I timori della Commissione sono legati più che altro a uno sforamento molto più pesante – nell’ordine dell’1%-1,3% del Pil – che ci porterebbe verso un livello deficit/PIL simile all’obiettivo 2015 per Spagna (4,2%) e Francia (4,3%) e non molto diverso dal vero deficit per cassa che è stato registrato negli anni passati (si vedano le statistiche Banca d’Italia, non quelle Istat/Eurostat). In altre parole, il timore è che quasi l’intera manovra da 36 miliardi sia senza coperture effettive.
Anche senza considerare entrate dubbie come quelle della lotta all’evasione, basti pensare che dalla spending review dovrebbero arrivare 15 miliardi di coperture. Senza toccare sanità, pensioni e pubblico impiego e senza aumentare tasse locali e biglietti del tram, sarebbe già un gran risultato ottenere i 5 miliardi che erano stati previsti fino a pochi giorni fa per questo capitolo della manovra. Le entrate da inasprimento del prelievo su newslot e Vlt (1 mld) possono essere bloccate o dai ricorsi dei concessionari, dal momento che lo Stato ancora nel 2013 si è fatto pagare in anticipo le nuove concessioni (15.000 euro per postazione Vlt) per coprire parte del buco dell’Imu prima casa, o dai tempi necessari per adeguare i software installati su 400.000 apparecchi sparsi su tutto il territorio nazionale. I 3.6 mld previsti dall’aumento della tassazione delle rendite finanziarie (fondi pensione, casse di previdenza, fondazioni) dipendono in parte da variabili “esogene”, come il livello dei tassi d’interesse e l’andamento dei mercati. E’ vero che nella Legge di Stabilità sono previste clausole di salvaguardia, ma il governo potrebbe sempre appellarsi al contesto macroeconomico, come peraltro sta già facendo con la manovra in corso, per evitare che scattino. Con l’aiuto di qualche miliardo di maggiori entrate dal condono legato alla voluntary disclosure, la scommessa del Governo italiano appare abbastanza chiara: se la crescita riparte bene, se non riparte alla meno peggio saremo in buona compagnia con la ribelle Francia e la virtuosa Spagna.

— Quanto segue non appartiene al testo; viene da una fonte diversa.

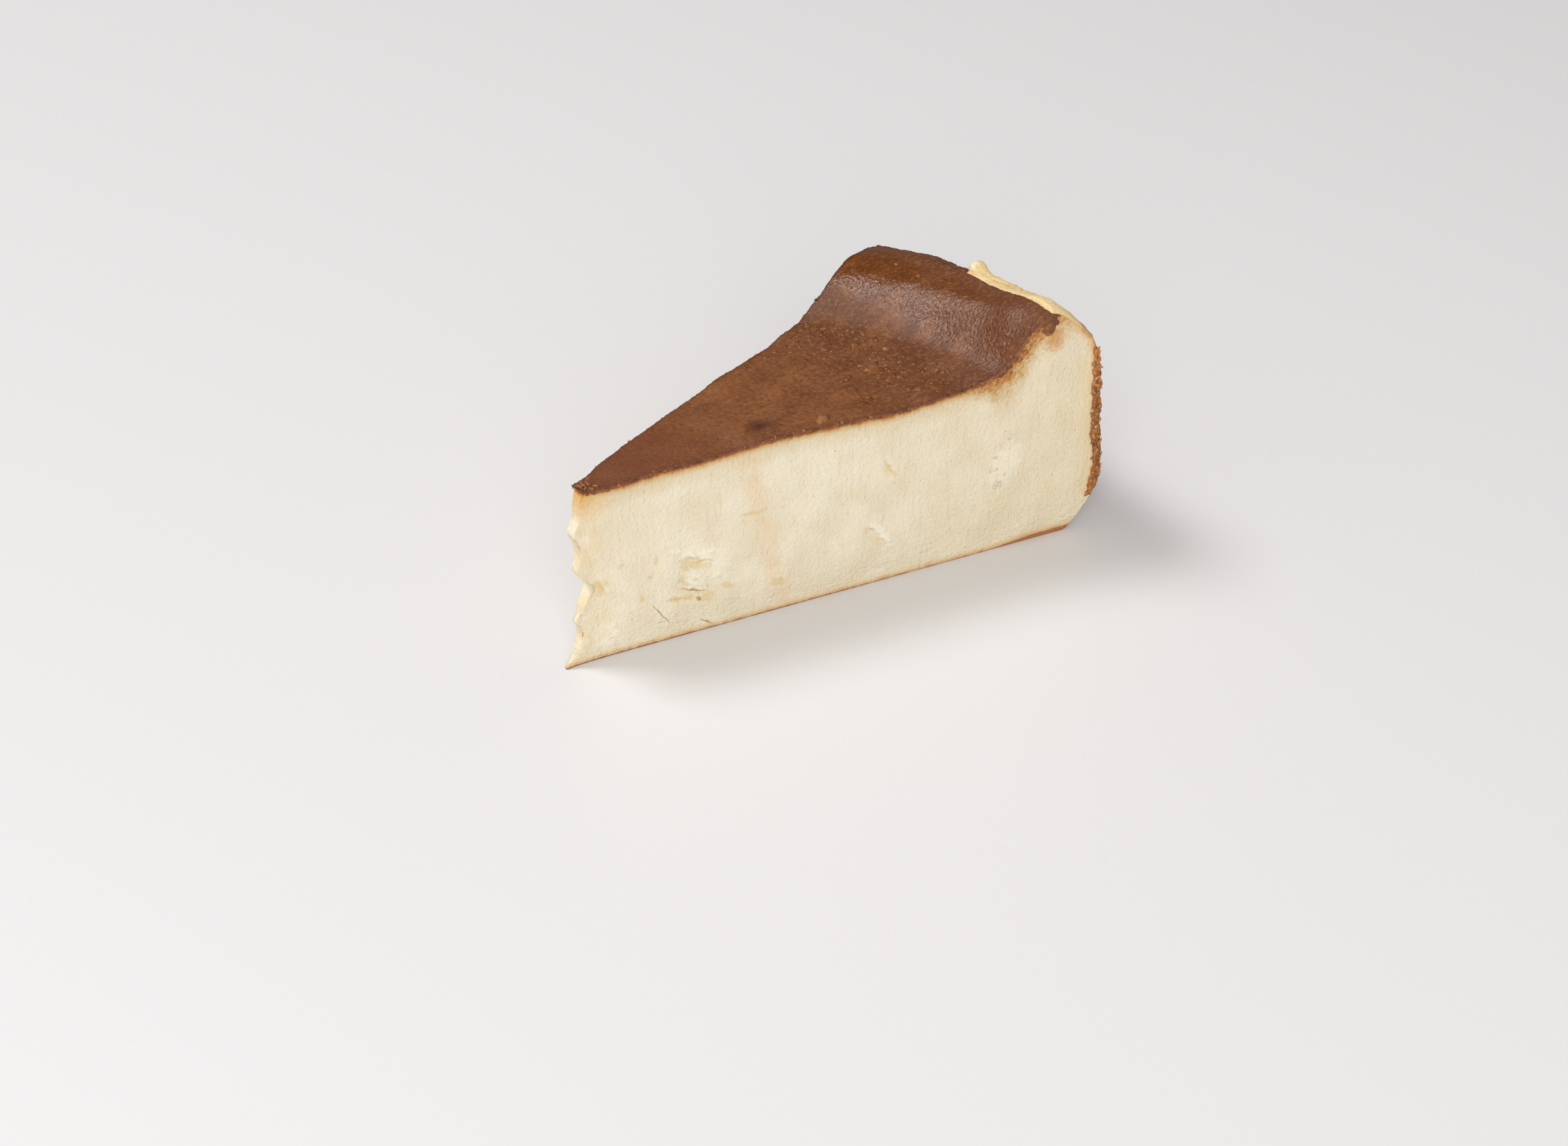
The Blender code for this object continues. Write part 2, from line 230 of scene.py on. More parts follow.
# Marks in the near cut, in millimetres: (reach and height, half sizes, turn in degrees, kind).
# Stains are the cream's own colour. The pale marks are paler torn cream with painted highlight
# on the flakes' lips. The other kinds are painted shade in recesses and splits, and one is a
# painted shadow line under a flake's lip.
NEAR_MARKS = (
    ((27.2, 19.1), (3.9, 1.6), -20, "pale_and_lit"),
    ((26.9, 15.9), (4.2, 1.2), -18, "shaded_hollow"),
    ((24.2, 15.8), (1.7, 0.7), -38, "stain"),
    ((23.4, 13.6), (0.9, 1.1), 0, "stain"),
    ((26.3, 12.7), (3.5, 1.5), -18, "pale_and_lit"),
    # A painted shadow line under the lower flake's lip
    ((26.0, 10.3), (3.2, 0.22), -20, "shade_line"),
    ((21.8, 9.4), (1.9, 0.8), -14, "stain"),
    ((24.5, 8.9), (1.7, 0.7), -12, "stain"),
    ((28.7, 8.0), (1.6, 1.7), -30, "stain"),
    ((27.0, 8.0), (0.7, 0.4), -40, "shade_line"),
    ((32.9, 9.4), (2.0, 1.0), -30, "stain"),
    ((43.2, 7.0), (2.4, 1.2), -20, "stain"),
    ((39.3, 25.0), (3.4, 0.6), -6, "stain"),
    ((18.9, 6.8), (3.6, 0.15), -60, "shade_line"),
    ((28.1, 1.9), (2.1, 0.22), -38, "shade_line"),
    ((31.0, 15.5), (3.6, 4.6), -20, "pale_and_lit"),
    ((22.6, 20.6), (1.8, 0.6), -20, "pale_and_lit"),
    ((24.0, 12.4), (2.0, 0.4), -20, "shaded_hollow"),
    ((7.0, 5.5), (3.6, 3.0), -20, "pale_and_lit"),
    ((18.3, 19.4), (0.9, 0.6), 60, "stain"),
    ((17.2, 16.4), (0.8, 0.5), 40, "stain"),
    ((15.2, 11.5), (0.7, 0.9), 20, "stain"),
    ((7.4, 17.4), (1.2, 0.7), 40, "stain"),
    ((11.3, 20.5), (0.8, 0.4), 30, "stain"),
    ((66.3, 11.8), (5.4, 1.5), -48, "pale_and_lit"),
    ((68.4, 27.4), (2.9, 0.5), -62, "stain"),
    ((94.4, 21.0), (6.6, 4.2), 70, "pale_and_lit"),
    ((96.4, 42.2), (2.3, 0.2), -55, "shade_line"),
    ((97.2, 42.6), (2.0, 1.1), -55, "stain"),
)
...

Quale sarà la conclusione della vicenda? È probabile che la Commissione alla fine abbozzerà. Il Nord Europa non è abitato da “ragionieri”, come gli “scolaretti” del Sud vorrebbero far credere. Meglio evitare una punizione adesso, che potrebbe mettere a repentaglio le prospettive di ripresa di una euro zona già in forte difficoltà. Ma non facciamoci troppe illusioni, il conto prima o poi lo pagheremo. Nell’immediato, infatti, il rischio è che Draghi sia costretto all’immobilismo, trasformato in un lame duck dalla ribellione di Italia e Francia, e che tornino in campo i “bond vigilantes”. Il ragionamento che si inizia a sentire è infatti il seguente. La Bce ha eliminato la pressione dei mercati e i governi non hanno utilizzato il tempo che la BCE ha regalato loro per proseguire gli sforzi di risanamento. Anzi, non appena lo spread è tornato (quasi) al livello pre-crisi, sta succedendo l’opposto. Se Francia e Italia si rifiutano di rispettare gli impegni internazionali, perché la Bundesbank dovrebbe?